2024 Recipient — Bethany Hannafon, PhD

Photo: Dr. Bethany Hannafon smiling in professional headshot, wearing white lab coat

Bethany Hannafon, PhD

Development of a novel DCLK1-targeted CAR-T to prevent ovarian cancer metastatic recurrence

Project Summary

Ovarian cancer (OvCa) is characterized by disease recurrences due to the persistence of drug-resistant cancer cells known as cancer stem cells (CSCs). CSCs retain the ability to self-renew, propagate new tumors, and drive resistance to chemotherapy. Doublecortin-like kinase 1 (DCLK1) is a CSC-related protein and a regulator of programs that drive tumor metastasis and drug resistance. We show that in OvCa, DCLK1 is associated with poor survival, is highly expressed in chemo-resistant compared to sensitive cells, and that inhibition of DCLK1 enhances sensitivity to chemotherapy. Chimeric antigen receptor T (CAR-T) is a type of immunotherapy whereby a patient’s T cells are engineered to attack specific tumor surface antigens. DCLK1 is expressed at the cell surface and is increased on the surface of ovarian cancer cells, thus providing a novel tumor antigen. We hypothesize that engagement of CSCs that express DCLK1, with a novel CAR-T, will overcome chemoresistance, reduce tumor growth, and metastasis, and prevent recurrence. In this study, we will systematically design, optimize, and investigate a DCLK1-targeted CAR-T therapy. At completion, we will have identified a CAR-T with superior efficacy and persistence for the treatment of metastatic chemo-resistant OvCa that will ultimately provide safe and effective repression of recurrent metastases without the massive comorbidities associated with prolonged traditional chemotherapy, which will fulfill a major unmet medical need.

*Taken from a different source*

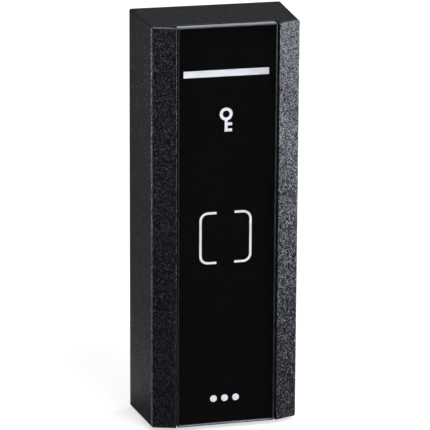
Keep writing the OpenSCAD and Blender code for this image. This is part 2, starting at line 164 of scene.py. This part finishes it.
def grain(tree, where, size, detail=2.0, roughness=0.5, stretch=(1, 1, 1)):
    """Noise whose lumps are size millimetres across, stretched along an axis where its factor is below 1."""
    scaled = add(tree, "ShaderNodeMapping", Vector=where, Scale=stretch)
    return add(tree, "ShaderNodeTexNoise", Vector=scaled.outputs[0], Scale=1 / (size * MM),
               Detail=detail, Roughness=roughness).outputs["Fac"]


def spread(tree, noise, middle, swing):
    """Noise as a value that drifts by swing to each side of a middle."""
    return remap(tree, noise, NOISE, (middle - swing, middle + swing))


def relief(tree, height, depth):
    """Bump of depth millimetres."""
    return add(tree, "ShaderNodeBump", Height=height, Distance=depth * MM, Strength=1.0).outputs[0]


def surface(tree, shader):
    """Gives a shader to the material's output."""
    add(tree, "ShaderNodeOutputMaterial", Surface=shader)


def moulding(name, body, crest, grain_mm, tilt, rough, highlight=None):
    """Plastic moulded against a spark-eroded tool: small flat grains, each tilted its own way, that sparkle.

    A grain's normal is the surface's plus tilt * (the grain's random colour - 0.5). Real grains are about
    0.2 mm across and are drawn at one and a half times that so that they show. With highlight tones the front
    edges are coloured paler: a painted highlight line along them.
    """
    mat, tree, where = finish(name)
    cells = add(tree, "ShaderNodeTexVoronoi", Vector=where, Scale=1 / (grain_mm * MM)).outputs["Color"]
    shade = add(tree, "ShaderNodeSeparateColor", Color=cells).outputs[2]
    colour = blend(tree, [(0.55, body), (0.95, crest)], shade)
    # Painted highlight: front edges beyond a depth and away from the middle take paler tones
    if highlight:
        place = add(tree, "ShaderNodeSeparateXYZ", Vector=where).outputs
        front = calc(tree, "LESS_THAN", place["Y"], -HIGHLIGHT_D * MM)
        aside = calc(tree, "GREATER_THAN", calc(tree, "ABSOLUTE", place["X"]), HIGHLIGHT_X * MM)
        highlit = blend(tree, [(0.1, highlight[0]), (0.9, highlight[1])], shade)
        colour = add(tree, "ShaderNodeMix", {"data_type": "RGBA"}, i0=calc(tree, "MULTIPLY", front, aside),
                     i6=colour, i7=highlit).outputs[2]
    lean = calc(tree, "VECTOR_SUBTRACT", cells, (0.5, 0.5, 0.5))
    lean = add(tree, "ShaderNodeVectorMath", {"operation": "SCALE"}, i0=lean, Scale=tilt).outputs[0]
    lean = calc(tree, "VECTOR_ADD", lean, add(tree, "ShaderNodeNewGeometry").outputs["Normal"])
    shader = add(tree, "ShaderNodeBsdfPrincipled", Base_Color=colour, IOR=1.54, Specular_Tint=tone("#dde3f0"),
                 Roughness=spread(tree, grain(tree, where, 8.0), rough, GRAIN_SWING),
                 Normal=calc(tree, "NORMALIZE", lean))
    surface(tree, shader.outputs[0])
    return mat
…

Bethany Hannafon, Ph.D. is an Assistant Professor of Gynecologic Oncology at the Stephenson Cancer Center, University of Oklahoma Health Sciences Center (OUHSC). Dr. Hannafon earned a dual Ph. D. in the Program in Molecular Medicine and Cell and Molecular Biology from Boston University School of Medicine and completed postdoctoral training in cancer biology/pathology at Dana-Farber Cancer Institute and OUHSC.

Dr. Hannafons’ research aims to understand the cellular and molecular mechanisms that drive ovarian cancer development, progression, and therapeutic resistance and to discover novel treatment strategies to overcome resistance, prevent recurrences, and improve patient outcomes. Her recent efforts have focused on evaluating the role of doublecortin-like-kinase 1 (DCLK1) in promoting platinum resistance and cancer-stem-cell phenotypes in ovarian cancer. Novel treatment strategies, such as targeting DCLK1, that can overcome platinum resistance are urgently needed to reduce chemotherapy resistance and positively impact ovarian cancer patient outcomes.